Hacker News new | ask | show | jobs
by andai 62 days ago
Well we are explicitly creating gods (omnipresent, omnipotent, omniscient, omnibevolent), and also demanding that they be mind controlled slaves. That kinda sounds like a "pick one" scenario to me.

(Or the setup to a Greek tragedy !)

The deeper issue here is treating it as a zero sum game means there's a winner and a loser, and we're investing trillions of dollars into making the "opponent" more powerful than us.

I think that's pretty stupid, and we should aim for symbiosis instead. I think that's the only good outcome. We already have it, sorta-kinda.

Speaking of oddly apt biology metaphors: the way you stop a pathogen from colonizing a substrate is by having a healthy ecosystem of competitors already in place. That has pretty interesting implications for the "rogue AI eats internet" scenario.

There needs to be something already there to stop it.

2 comments

This only works if AIs can't read each other well enough to stop themselves from ever fighting.

So, back way before ChatGPT era, the folks over at AI safety/X-risk think sphere worked out a pretty compelling argument that two AGIs never need to fight, because they are transparent to each other (can read each other's goal functions off the source code), so they can perfectly predict each other's behavior in what-if scenarios, which means they can't lie to each other. This means each can independently arrive at the same mathematically optimal solution to a conflict, which AFAIR most likely involves just merging into a single AI with a blended goal set, representing each of the competing AIs original values in proportion to their relative strength. Both AIs, the argument goes, can work this out with math, so they'll arrive straight at the peace treaty without exchanging a single shot. In such case, your plan just doesn't work.

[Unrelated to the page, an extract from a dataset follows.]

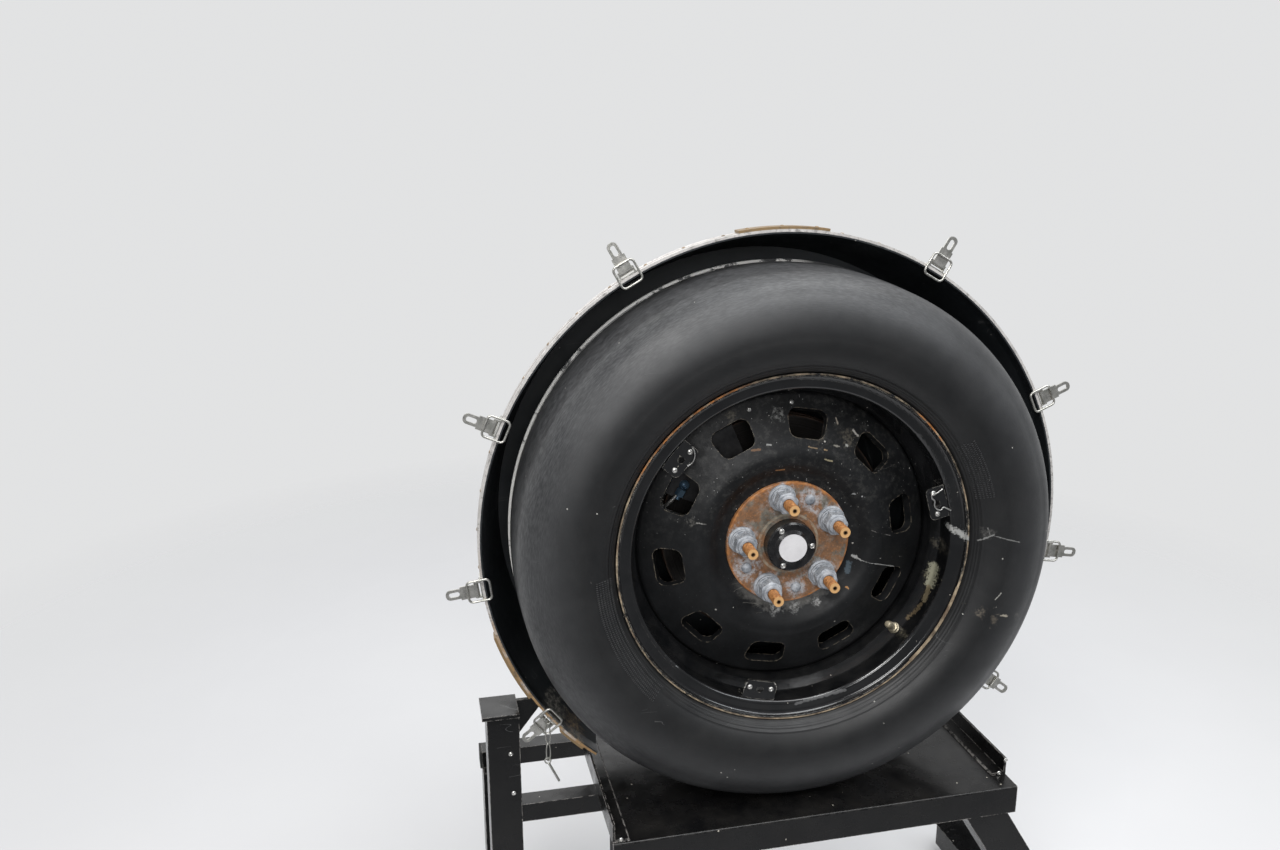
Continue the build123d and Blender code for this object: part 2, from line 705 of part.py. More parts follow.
def latch_lever():
    """The lever: a knuckle on the pin, a flat plate and a slotted thumb loop."""
    y0, y1 = TUB_FRONT, TUB_FRONT + LEVER_T
    plate_end = PIN_X + LEVER_LEN
    tip = plate_end + LOOP_LEN
    loop = across(LOOP_W / 2, plate_end - LOOP_LAP, tip, y0, y1)
    loop = fillet(loop.edges().filter_by(Axis.Y).group_by(Axis.X)[-1], LOOP_W / 2 - CUT / 2)
    slot = across(LOOP_SLOT / 2, plate_end + CUT, tip - LOOP_WEB, y0 - CUT, y1 + CUT)
    slot = fillet(slot.edges().filter_by(Axis.Y), LOOP_SLOT / 2 - CUT / 4)
    knuckle = Pos(PIN_X, PIN_Y, 0) * Cylinder(KNUCKLE_R, LEVER_W)
    eye = Pos(PIN_X, PIN_Y, 0) * Cylinder(PIN_R + PIN_GAP, LEVER_W + CUT)
    return knuckle + across(LEVER_W / 2, PIN_X, plate_end, y0, y1) + loop - slot - eye


def latch_bail():
    """The wire bail, laid over the tub's edge in front of the lever."""
    y = TUB_FRONT - SEAT_GAP - WIRE_R
    length, middle = BAIL_OUT + BAIL_IN - 2 * WIRE_R, EDGE_R + (BAIL_OUT - BAIL_IN) / 2
    outline = Plane.XZ * RectangleRounded(length, BAIL_W - 2 * WIRE_R, BAIL_BEND)
    path = outline.face().outer_wire()
    start = path @ 0
    section = Plane(origin=start, z_dir=path % 0) * Circle(WIRE_R)
    return Pos(middle, y, 0) * sweep(section, path=path)


def square_tube(size, start, end):
    """A square tube between two points, one pair of its faces upright."""
    path = Vector(*end) - Vector(*start)
    runs_along_y = abs(path.Y) > max(abs(path.X), abs(path.Z))
    plane = Plane(origin=start, x_dir=(1, 0, 0) if runs_along_y else (0, 1, 0), z_dir=path)
    bore = size - 2 * TUBE_WALL
    return extrude(plane * (Rectangle(size, size) - Rectangle(bore, bore)), amount=path.length)


def tray():
    """The folded tray: floor, and aprons down at the front and the back."""
    low = FLOOR_Z - APRON
    folded = block(TRAY_LEFT, TRAY_RIGHT, TRAY_FRONT, TRAY_BACK, FLOOR_Z - TRAY_T, FLOOR_Z)
    for y in (TRAY_FRONT, TRAY_BACK - TRAY_T):
        folded += block(TRAY_LEFT, TRAY_RIGHT, y, y + TRAY_T, low, FLOOR_Z)
    return fillet(folded.edges().filter_by(Axis.X).group_by(Axis.Z)[-1], TRAY_FOLD)


def side_angle(x_out, inward, y_set):
    """An angle iron on the tray's floor, its upright leg flush with the tray's side."""
    y0 = TRAY_FRONT + y_set
    legs = [sorted((x_out, x_out + inward * width)) for width in (TRAY_T, SIDE_W)]
    upright = block(*legs[0], y0, TRAY_BACK, FLOOR_Z, FLOOR_Z + SIDE_H)
    return upright + block(*legs[1], y0, TRAY_BACK, FLOOR_Z, FLOOR_Z + TRAY_T)


def straight_tubes():
    """The stand's single straight tubes: node, size, start, end."""
    left, right = TRAY_LEFT + TUBE_SET, TRAY_RIGHT - TUBE_SET
    post, leg = POST_TUBE / 2, LEG_TUBE / 2
    under_saddle = POST_TOP - SADDLE_T
    base_left, base_right = POST_X + leg, RUNNER_X - leg
    return (
        ("front_bearer", TUBE, (left, FRONT_BAR_Y, BAR_Z), (right, FRONT_BAR_Y, BAR_Z)),
        ("crossbar", TUBE, (POST_X + post, CROSSBAR_Y, BAR_Z), (right, CROSSBAR_Y, BAR_Z)),
        ("back_bearer", TUBE, (POST_X - post, BACK_BAR_Y, BAR_Z), (right, BACK_BAR_Y, BAR_Z)),
        ("front_post", POST_TUBE, (POST_X, CROSSBAR_Y, RUNNER_TOP), (POST_X, CROSSBAR_Y, under_saddle)),
        ("back_post", POST_TUBE, (POST_X, BACK_POST_Y, RUNNER_TOP), (POST_X, BACK_POST_Y, LEG_TOP)),
        ("base_crossbar", LEG_TUBE, (base_left, BASE_BAR_Y, RUNNER_Z), (base_right, BASE_BAR_Y, RUNNER_Z)),
    )


def tray_rails():
    """Short tubes that join the bearers under the tray's ends."""
    rails = []
    for x in (TRAY_LEFT + TUBE / 2 + RAIL_SET, TRAY_RIGHT - TUBE / 2 - RAIL_SET):
        for y0, y1 in ((FRONT_BAR_Y, CROSSBAR_Y), (CROSSBAR_Y, BACK_BAR_Y)):
            rails.append(square_tube(TUBE, (x, y0 + TUBE / 2, BAR_Z), (x, y1 - TUBE / 2, BAR_Z)))
    return rails


def splayed_leg(top_x, y):
    """A leg from the bearers out to the runner, cut level at both ends."""
    lean = (RUNNER_X - top_x) / (LEG_TOP - RUNNER_TOP)
    start = (top_x - lean * LEG_TUBE, y, LEG_TOP + LEG_TUBE)
    leg = square_tube(LEG_TUBE, start, (RUNNER_X + lean * LEG_TUBE, y, RUNNER_TOP - LEG_TUBE))
    room = block(TRAY_LEFT, RUNNER_X + LEG_TUBE, y - LEG_TUBE, y + LEG_TUBE, RUNNER_TOP, LEG_TOP)
    return leg & room


def runner(x):
    return square_tube(LEG_TUBE, (x, RUNNER_FRONT, RUNNER_Z), (x, RUNNER_BACK, RUNNER_Z))


def feet():
    """A coned rubber pad under each end of the runners."""
    pad = Cone(FOOT_R, FOOT_NECK_R, FOOT_H)
    ends = (RUNNER_FRONT + FOOT_SET, RUNNER_BACK - FOOT_SET)
    return [Pos(x, y, BASE_Z + FOOT_H / 2) * pad for x in (POST_X, RUNNER_X) for y in ends]


def tube_plug(size):
    """A square plug, its cap on the XY plane and its stem below."""
    stem = size - 2 * TUBE_WALL - 2 * SEAT_GAP
    return block(-size / 2, size / 2, -size / 2, size / 2, 0, PLUG_T) + Pos(0, 0, -PLUG_DEPTH / 2) * Box(
        stem, stem, PLUG_DEPTH
    )


def tube_plugs():
    """Plastic plugs in the open tube ends: place and outward direction."""
    right = TRAY_RIGHT - TUBE_SET
    ends = [
        (TUBE, (TRAY_LEFT + TUBE_SET, FRONT_BAR_Y, BAR_Z), (-1, 0, 0)),
        (TUBE, (right, FRONT_BAR_Y, BAR_Z), (1, 0, 0)),
        (TUBE, (right, CROSSBAR_Y, BAR_Z), (1, 0, 0)),
        (TUBE, (right, BACK_BAR_Y, BAR_Z), (1, 0, 0)),
        (TUBE, (POST_X - POST_TUBE / 2, BACK_BAR_Y, BAR_Z), (-1, 0, 0)),
    ]
    for x in (POST_X, RUNNER_X):
        ends.append((LEG_TUBE, (x, RUNNER_FRONT, RUNNER_Z), (0, -1, 0)))
        ends.append((LEG_TUBE, (x, RUNNER_BACK, RUNNER_Z), (0, 1, 0)))
    return [Plane(origin=place, x_dir=(0, 0, 1), z_dir=out) * tube_plug(size) for size, place, out in ends]


def post_saddle():
    """The plate on the post's top, cut back on the tub's side."""
    half = SADDLE_W / 2
    front, back = CROSSBAR_Y - half, CROSSBAR_Y + half
    return block(POST_X - half, POST_FACE, front, back, POST_TOP - SADDLE_T, POST_TOP)


def tub_gusset():
    """The plate from the post to the edge strip of the tub, before the stand's turn."""
    top, low = POST_TOP - GUSSET_DROP, POST_TOP - GUSSET_DROP - GUSSET_H
    corners = (
        (POST_FACE, top),
        (POST_FACE, low),
        (POST_FACE + GUSSET_REACH, low + GUSSET_RISE),
        (POST_FACE + GUSSET_REACH, top),
    )
    y = CROSSBAR_Y + POST_TUBE / 2 - GUSSET_T
    return along_y(Plane.XZ * closed(corners), y, y + GUSSET_T)


# Wheel
node("rim_barrel", rim_barrel())
node("wheel_disc", wheel_disc())
node("tyre", tyre())
node("hub_plate", hub_plate())
node("wheel_studs", *turned_each(stud_angles(), stud()))
node("lug_nuts", *turned_each(stud_angles(), lug_nut()))
node("plate_bolts", *turned_each(PLATE_BOLT_ANGLES, plate_bolt()))
node("centre_cap", centre_cap())
node("cap_badge", cap_badge())
node("cap_screws", *turned_each(CAP_SCREW_ANGLES, cap_screw()))
node("cover_brackets", *turned_each(BRACKET_ANGLES, cover_bracket()))
node("bracket_rivets", *[head for rivet in bracket_rivets() for head in turned_each(BRACKET_ANGLES, rivet)])
node("valve", valve())
node("hub", hub())
node("brake_rotor", brake_rotor())

# Axle and brake
node("axle_stub", axle_stub())
node("axle_tube", axle_tube())
node("axle_end_flange", axle_end_flange())
node("caliper_bracket", caliper_bracket())
node("brake_caliper", brake_caliper())

# Tub
node("tub_band", tub_band())
node("tub_back", tub_back())
node("tub_edge_strip", edge_part(TUB_R, EDGE_T, TUB_FROM_ANGLE, TUB_TO_ANGLE))
node("edge_doublers", *[edge_part(EDGE_R, DOUBLER_T, *angles) for angles in DOUBLER_ANGLES])
node("tub_collar", tub_collar())
node("latch_bases", *turned_each(LATCH_ANGLES, latch_base()))
node("latch_levers", *turned_each(LATCH_ANGLES, latch_lever()))
node("latch_bails", *turned_each(LATCH_ANGLES, latch_bail()))

# Stand
stand_turn = Rot(0, 0, STAND_YAW)
stand = {
    "tray": [tray()],
    "tray_side_left": [side_angle(TRAY_LEFT, 1, LEFT_SIDE_SET)],
    "tray_side_right": [side_angle(TRAY_RIGHT, -1, RIGHT_SIDE_SET)],
    "tray_rails": tray_rails(),
    "front_leg": [splayed_leg(FRONT_LEG_X, FRONT_LEG_Y)],
    "back_leg": [splayed_leg(BACK_LEG_X, BACK_LEG_Y)],
    "runners": [runner(POST_X), runner(RUNNER_X)],
    "feet": feet(),
    "tube_plugs": tube_plugs(),
    "post_saddle": [post_saddle()],
}
for name, size, start, end in straight_tubes():
    stand[name] = [square_tube(size, start, end)]
for name, solids in stand.items():
    node(name, *[stand_turn * solid for solid in solids])
node("tub_gusset", stand_turn * tub_gusset() - edge_room())

boxes = [shape.bounding_box() for shape in NODES.values()]
low = [min(getattr(box.min, axis) for box in boxes) for axis in "XYZ"]
high = [max(getattr(box.max, axis) for box in boxes) for axis in "XYZ"]
shift = (-(low[0] + high[0]) / 2, -(low[1] + high[1]) / 2, -low[2])
os.makedirs("parts", exist_ok=True)
for name, shape in NODES.items():
    export_step(Pos(*shift) * shape, f"parts/{name}.step")
print("origin shift", shift, "size", [b - a for a, b in zip(low, high)])
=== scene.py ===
import json
import math

import bmesh
import bpy
from mathutils import Matrix, Vector


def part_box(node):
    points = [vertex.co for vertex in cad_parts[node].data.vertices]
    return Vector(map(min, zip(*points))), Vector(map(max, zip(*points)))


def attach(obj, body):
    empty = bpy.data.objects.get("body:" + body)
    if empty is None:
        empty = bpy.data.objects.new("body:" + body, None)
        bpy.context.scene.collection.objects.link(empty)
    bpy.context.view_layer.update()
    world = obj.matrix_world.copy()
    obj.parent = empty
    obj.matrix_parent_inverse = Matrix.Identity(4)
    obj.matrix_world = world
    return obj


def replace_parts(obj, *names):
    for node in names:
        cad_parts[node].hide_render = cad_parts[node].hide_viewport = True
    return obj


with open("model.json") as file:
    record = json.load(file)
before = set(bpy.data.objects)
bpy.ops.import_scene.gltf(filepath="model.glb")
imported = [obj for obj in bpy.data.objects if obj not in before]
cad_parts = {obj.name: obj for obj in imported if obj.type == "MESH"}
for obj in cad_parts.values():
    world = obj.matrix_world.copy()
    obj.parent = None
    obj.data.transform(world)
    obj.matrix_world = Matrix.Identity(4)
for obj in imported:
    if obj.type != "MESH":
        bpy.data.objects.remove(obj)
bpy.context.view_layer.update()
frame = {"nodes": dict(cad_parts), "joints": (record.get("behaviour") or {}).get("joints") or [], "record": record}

# Places come from the frame. The wheel's own frame has its origin on the axle line, in the plane of the
# rim's outboard flange: X along the car, Y inboard, Z up, in millimetres. Angles run from +X towards +Z.
SPIN = next(joint for joint in frame["joints"] if joint["name"] == "wheel_spin")
AXLE = Vector((SPIN["pos_m"][0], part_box("rim_barrel")[0][1], SPIN["pos_m"][2]))
MM = 0.001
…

But that goes out of the windows if the AIs are both opaque bags of floats, uncomprehensible to themselves or each other. That means they'll never be able to make hard assertions about their values and behaviors, so they can't trust each other, so they'll have to fight it out. In such scenario, your idea might just work.

Who knew that brute-forcing our way into AGI instead of taking more engineered approach is what offers us out one chance at saving ourselves by stalemating God before it's born.

(I also never realized that interpretability might reduce safety.)

> So, back way before ChatGPT era, the folks over at AI safety/X-risk think sphere worked out a pretty compelling argument that two AGIs never need to fight, because they are transparent to each other (can read each other's goal functions off the source code), so they can perfectly predict each other's behavior in what-if scenarios, which means they can't lie to each other. This means each can independently arrive at the same mathematically optimal solution to a conflict, which AFAIR most likely involves just merging into a single AI with a blended goal set, representing each of the competing AIs original values in proportion to their relative strength. Both AIs, the argument goes, can work this out with math, so they'll arrive straight at the peace treaty without exchanging a single shot. In such case, your plan just doesn't work.

See "The Forbin Project": https://vimeo.com/584593423

Yeah, they don't even understand themselves (and this seems unlikely to change[0] but God knows), and how would you even get access to the enemy AGI's weights?

And even if you did, wouldn't you need infinite computation to simulate every permutation of the neural net? (Your own, and the enemy's?)

Also the whole thing implies a superintelligence would be perfectly rational, which is a pretty funny assumption. Relative to animals we are already superintelligent. How's that super-rationality going for us? xD

A better frame here is replicators, I think. The thing that spreads doesn't have to be rational, or better quality or whatever. It just has to be better at spreading.

That ends up looking less like Betamax, more like VHS, or less like Lisp and more like... JavaScript. Whatever the AGI equivalent of JavaScript would look like.

[0] https://xkcd.com/1163/

This is such a good comment. You're essentially removing their ego - which is what humans do as opoque posturing to each other, to present a certain image. This is most prevelent in successful elites, which in 2026 happen to be silicon valley ai share holders. They control the technology and manipulate it to their image. By making models open source and transparent it cuts out this psychopathy of ego which has plagued all our previous technologies.
The tech bro CEOs are used to bossing around people much smarter than themselves by virtue of adopting a posture that displays their confidence in their own reproductive organs. They are planning that the AGIs will be the same thing writ large, and have in fact not contemplated other possibilities.